To complete a successful 1031 Exchange, exchangers must identify replacement property(ies) within 45 calendar days after their relinquished property transfer. Exchangers can do this by following one of three ID rules:

Three Property Rule – The exchanger can identify one, two or three properties without regard to value of the property(ies) identified;

200% Rule – The exchanger can identify as many properties as they would like, so long as the aggregate value does not exceed 200% of the value of the relinquished property they are selling.

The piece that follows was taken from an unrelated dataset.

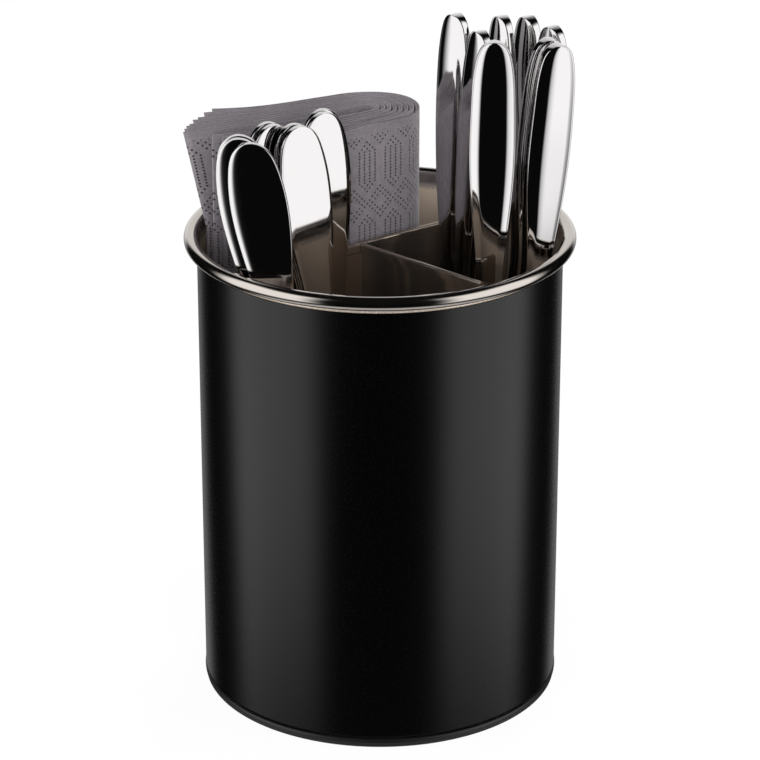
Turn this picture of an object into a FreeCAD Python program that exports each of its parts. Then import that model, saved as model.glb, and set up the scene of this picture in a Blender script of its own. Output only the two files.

For example: If the exchanger sells a property for $1M, they can identify properties with an aggregate value of $2M or less;

95% Rule – The exchanger can identify as many properties as they would like for as much value, as long as they acquire 95% of the value of the identified property. For example: the exchanger identifies 10 properties, each valued at $100K. If the exchanger only closes on 9 of them, the entire exchange fails.

Each property held by the DST should be counted for the identification rules.  Accordingly, if XYZ DST only holds one Walmart store in Chandler, Arizona, the exchanger can consider this as one property.  However if a DST holds four apartment complexes in four different cities, each property should be counted and they will need to use the 200% or 95% rule.

EXAMPLE OF A PROPER DST IDENTIFICATION:

Commercial Lease II DST
Percentage Ownership: 2.4555%
Total Equity & Debt: $1,775,000
1. 508 Dunbar Dr., Los Angeles, CA 90038

Self-Storage III DST
Percentage Ownership: 8.562%
Total Equity & Debt: $855,000
2. 77885 Sky View Way, Houston, TX 77069
3. 2455 Harbor Circle, St. Louis, MS 45056

As you can see the exchanger has identified 3 replacement properties. Each address counts as its own identification therefore the exchanger has satisfied the 3 property rule. In addition, when identifying DST’s as replacement property it is highly encouraged to include the Name of the DST, Percentage Ownership, and Total Investment (equity & debt).